At Armada, Spencer developed a better Korean skin analysis model — it tells you what colors look best with your skin color. Genuinely, really really good product. All the girls deadass said they would've paid for it. I lowkey might have too (I'm cool winter). But Spencer said he wanted to open source it. Off pure knee jerk, cigar smoking, freedom units measuring, capitalistic instinct, I said No! Spencer wanted to open source because he tried looking for a good free color analysis tool, but couldn't find one. He especially hated how all the good ones cost money —> he wanted to solve his own problem.
However, there isn't much overlap between the type of people into Korean skincare undertone color matching analysis and the people who sift github repos for fun. Realistic best case: ~100 people try Spencer's model. Meanwhile there are a dozen color analysis apps printing +50k MRR but are just GPT wrappers not even a custom trained model that delivers actual good results like Spencer's.

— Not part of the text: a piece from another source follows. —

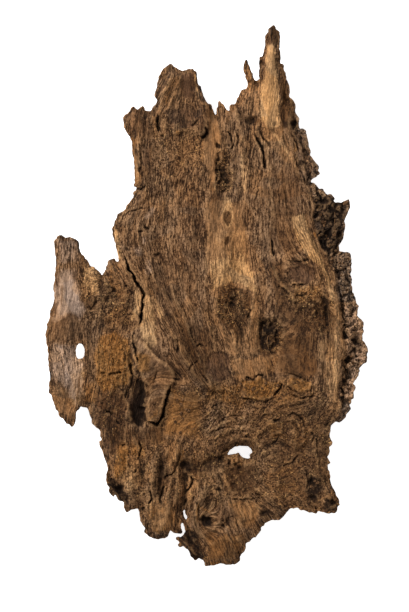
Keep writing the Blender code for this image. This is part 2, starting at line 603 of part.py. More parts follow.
def cork_beyond(x, y):
    """How much of a point belongs to the broken cork at the right, and that cork's relief."""
    near_x, near_y = wandering(x, y, CORK_WANDER)
    share = coverage(near_x, near_y, CORK_SIDE, CORK_STEP_WIDTH)
    bent_x = near_x + BLOCK_SWAY * hills(x, y, BLOCK_SWAY_SIZE, BLOCK_SWAY_SEED)
    bent_y = near_y + BLOCK_SWAY * hills(x, y, BLOCK_SWAY_SIZE, BLOCK_SWAY_SEED + 1)
    depth, level, tilt = plates(bent_x, bent_y, BLOCK_WIDTH, BLOCK_LENGTH, BLOCK_SEED)
    relief = BLOCK_DEPTH * (ease(depth / BLOCK_EDGE) - BLOCK_MIDDLE) + BLOCK_LEVEL * level + BLOCK_TILT * tilt
    layers = hills(bent_x * CORK_LAYER_NARROWING, bent_y * GRAINWARD, BLOCK_WIDTH, CORK_LAYER_SEED)
    layers += CORK_LAYER_FINE * hills(x, y, BLOCK_SWAY, CORK_LAYER_SEED + 1)
    relief += CORK_LAYER_RISE * terraces(layers, CORK_LAYER_COUNT)
    for centre, half, gap in CORK_GAPS:
        relief -= gap * mound(near_x, near_y, centre, half)
    return share, relief - CORK_DROP


def top_height(x, y, edge):
    share, cork = cork_beyond(x, y)
    body = trough(x, y) + FLOOR_GAP + thickness(x, y, edge)
    return body + inner_relief(x, y) * (1.0 - share) + cork * share


def bottom_height(x, y, edge):
    """The outer bark: long plates with furrows between them, and the worn plates at the floor."""
    depth, level, _ = plates(x, y, PLATE_WIDTH, PLATE_LENGTH, PLATE_SEED)
    furrow = 1.0 - FURROW_UNEVEN + FURROW_UNEVEN * hills(x, y, PLATE_WIDTH, FURROW_SEED)
    furrow *= 1.0 - ease(depth / FURROW_WIDTH)
    relief = FURROW_DEPTH * furrow + PLATE_STEP * level
    relief += PLATE_LUMPS * hills(x, y, PLATE_LUMP_SIZE, PLATE_LUMP_SEED)
    relief *= 1.0 - (1.0 - WING_THICKNESS / THICKNESS) * coverage(x, y, WING, WING_SOFTNESS)
    height = trough(x, y) + FLOOR_GAP + relief + RIM_RISE * (1.0 - ease(edge / EDGE_WIDTH))
    for centre, half in FEET:
        cx, cy = plan(centre)[0]
        reach = np.hypot((x - cx) / half[0], (y - cy) / half[1])
        rise = np.clip((reach - 1.0) * half[0] / FOOT_BLEND, 0.0, 1.0)
        height *= rise * (2.0 - rise)
    return np.maximum(height, 0.0)


def flat_blank():
    """The slab's plan as a flat plate with its three holes."""
    curve = bpy.data.curves.new("slab_plan", "CURVE")
    curve.dimensions = "2D"
    curve.fill_mode = "BOTH"
    curve.extrude = BLANK_THICKNESS * MM / 2
    for loop in LOOPS:
        corners = plan(loop) * MM
        spline = curve.splines.new("POLY")
        spline.points.add(len(corners) - 1)
        for point, (x, y) in zip(spline.points, corners):
            point.co = (x, y, 0.0, 1.0)
        spline.use_cyclic_u = True
    guide = bpy.data.objects.new("slab_plan", curve)
    bpy.context.scene.collection.objects.link(guide)
    mesh = bpy.data.meshes.new_from_object(guide.evaluated_get(bpy.context.evaluated_depsgraph_get()))
    bpy.data.objects.remove(guide, do_unlink=True)
    cage = bmesh.new()
    cage.from_mesh(mesh)
    bmesh.ops.remove_doubles(cage, verts=cage.verts, dist=WELD * MM)
    cage.to_mesh(mesh)
    cage.free()
    return mesh


def applied(slab):
    """Bakes the slab's modifiers into its mesh."""
    evaluated = slab.evaluated_get(bpy.context.evaluated_depsgraph_get())
    mesh = bpy.data.meshes.new_from_object(evaluated)
    slab.modifiers.clear()
    old = slab.data
    slab.data = mesh
    bpy.data.meshes.remove(old)


def remeshed(slab):
    grid = slab.modifiers.new("even_grid", "REMESH")
    grid.mode = "VOXEL"
    grid.voxel_size = VOXEL * MM
    applied(slab)


def shaped(slab):
    """Moves the blank's points onto the slab's two faces, and its rim evenly between them."""
    count = len(slab.data.vertices)
    points = np.empty(count * 3)
    slab.data.vertices.foreach_get("co", points)
    points = points.reshape(-1, 3) / MM
    x, y = points[:, 0], points[:, 1]
    edge = np.full(count, np.inf)
    for loop in LOOPS:
        edge = np.minimum(edge, loop_distance(x, y, plan(loop)))
    share = np.clip(points[:, 2] / BLANK_THICKNESS + 0.5, 0.0, 1.0)
    low = bottom_height(x, y, edge)
    high = np.maximum(top_height(x, y, edge), low + THINNEST)
    points[:, 2] = low + (high - low) * share
    slab.data.vertices.foreach_set("co", (points * MM).ravel())
    slab.data.update()


def reduced(slab):
    """Fewer triangles, with more of them where the surface turns."""
    faces = sum(len(face.vertices) - 2 for face in slab.data.polygons)
    fewer = slab.modifiers.new("fewer_triangles", "DECIMATE")
    fewer.decimate_type = "COLLAPSE"
    fewer.ratio = TRIANGLES / faces
    fewer.use_collapse_triangulate = True
    applied(slab)


def seated(slab):
    """Puts the slab's box over the origin, and the points of its worn plates on the floor."""
    corners = np.array([corner[:] for corner in slab.bound_box])
    middle = (corners.min(axis=0) + corners.max(axis=0)) / 2
    for point in slab.data.vertices:
        point.co.x -= middle[0]
        point.co.y -= middle[1]
        if point.co.z < FOOT_SNAP * MM:
            point.co.z = 0.0


def bark_material():
    material = bpy.data.materials.new("old_bark")
    material.use_nodes = True
    shader = material.node_tree.nodes["Principled BSDF"]
    shader.inputs["Base Color"].default_value = BARK_COLOUR
    shader.inputs["Roughness"].default_value = BARK_ROUGHNESS
    shader.inputs["Metallic"].default_value = 0.0
    return material


def bark_piece(collection):
    slab = bpy.data.objects.new("bark_piece", flat_blank())
    collection.objects.link(slab)
    remeshed(slab)
    shaped(slab)
    reduced(slab)
    seated(slab)
    slab.data.materials.append(bark_material())
    slab.data.shade_smooth()
    return slab


def main():
    clear_scene()
    collection = bpy.data.collections.new("tree_bark_piece")
    bpy.context.scene.collection.children.link(collection)
    bark_piece(collection)


main()
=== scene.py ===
"""An old slab of tree bark, its fibrous inner face up, on a pale floor under soft studio light.

The slab's plan is a traced outline, and its two faces are height fields over that plan. This script
makes them finer than the solid that it stands for, grows torn fibres and cork crumbs on them, and
gives every surface a finish made of shader nodes.
"""

import bpy
import bmesh
import numpy as np
from bpy.props import FloatProperty, FloatVectorProperty, IntProperty, PointerProperty
from mathutils import Euler, Matrix, Vector


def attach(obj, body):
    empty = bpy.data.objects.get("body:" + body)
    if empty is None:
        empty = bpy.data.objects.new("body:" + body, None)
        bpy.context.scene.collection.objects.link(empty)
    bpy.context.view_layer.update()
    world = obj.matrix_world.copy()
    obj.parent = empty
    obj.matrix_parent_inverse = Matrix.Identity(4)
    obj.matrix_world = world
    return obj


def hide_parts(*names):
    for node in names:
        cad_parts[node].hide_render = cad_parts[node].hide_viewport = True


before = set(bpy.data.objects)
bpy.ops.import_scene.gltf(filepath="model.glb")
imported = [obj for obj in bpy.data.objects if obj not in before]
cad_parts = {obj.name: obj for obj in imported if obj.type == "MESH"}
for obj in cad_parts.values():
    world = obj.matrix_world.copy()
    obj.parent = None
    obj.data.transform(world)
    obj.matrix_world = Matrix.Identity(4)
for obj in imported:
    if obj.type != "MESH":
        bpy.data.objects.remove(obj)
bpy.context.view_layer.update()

bl_info = {
    "name": "Old Bark Slab",
    "version": (1, 0, 0),
    "blender": (4, 5, 0),
    "location": "View3D > Sidebar > Bark",
    "description": "Builds a weathered slab of tree bark with its finish, floor, light and camera",
    "category": "Object",
}

MM = 0.001
CAD_NODE = "bark_piece"
CAD_BODY = "root"

# Cells along each side of the repeating tables of noise, and of the tables of plates
HILL_TABLE = 256
PLATE_TABLE = 64

# Where each look starts and how far it blends, as a share of the way up from the outer bark
BELOW = 0.05
FACE_START = 0.72
FACE_BLEND = 0.2
TINT_START = 0.3
TINT_BLEND = 0.4
CORK_START = 0.02
CORK_BLEND = 0.3
# How far to each side the grain's direction is felt for, in millimetres
GRAIN_PROBE = 0.4
# The least share of a soft disc that has to lie on the slab
LEAST_COVER = 0.05

# The form's lesser sizes, in millimetres
FLOOR_GAP = 2.2
THINNEST = 3.2
EDGE_WIDTH = 7.0
EDGE_THINNING = 0.45
WING_SOFTNESS = 14.0
CRUMBLED_SOFTNESS = 14.0
CRUMBLED_SHARE = 0.42
UNDULATION = 2.4
UNDULATION_SIZE = 52.0
LUMPS = 0.9
LUMP_SIZE = 13.0
WANDER = 1.5
WANDER_SIZE = 12.0
FINE_WANDER = 0.45
FINE_WANDER_SIZE = 0.4
TAPER = 0.2
END_WIDTH = 0.3
RIM_RISE = 1.5
CRACK_SQUARENESS = 4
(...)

            Obvious retort: Why would a superior free product only get 100 users and an inferior paid product get tens of thousands of monthly downloads? This occurs because distribution matters more than product for most consumer companies. Take CalAI for example — made by a 17 year old boy and a dude who got no internships or job offers in/out of college. CalAI is a GPT wrapper that guesstimates how many calories are in your food — it generates over $2M and +500k downloads every month. There exist many free CalAI carbon copies that have less than 100 downloads. The difference between the two apps is not product but rather distribution. When an app monetizes verus is free, the monetized app can use its profits to supercharge its marketing while a free app's growth will be left behind. This becomes cyclical as paid apps get more users and use that money to get even more users and money → leading to CalAI type disparities
Given:
            1. Spencer's model delivers superior results than the GPT wrappers printing +50k/mo
            2. (assuming similiar product) Apps that charge money obtain more users than free apps because the monetized app will win on marketing
I'd say it is (morally) better that everyone currently paying for the GPT wrapper to rather pay for Spencer's model. Also, I'd say that the benefit to the hundreds of thousands of GPT wrapper users is better than 100 people using Spencer's model for free.
Which is why (assuming capitalism), in most cases, monetization is the most moral behavior.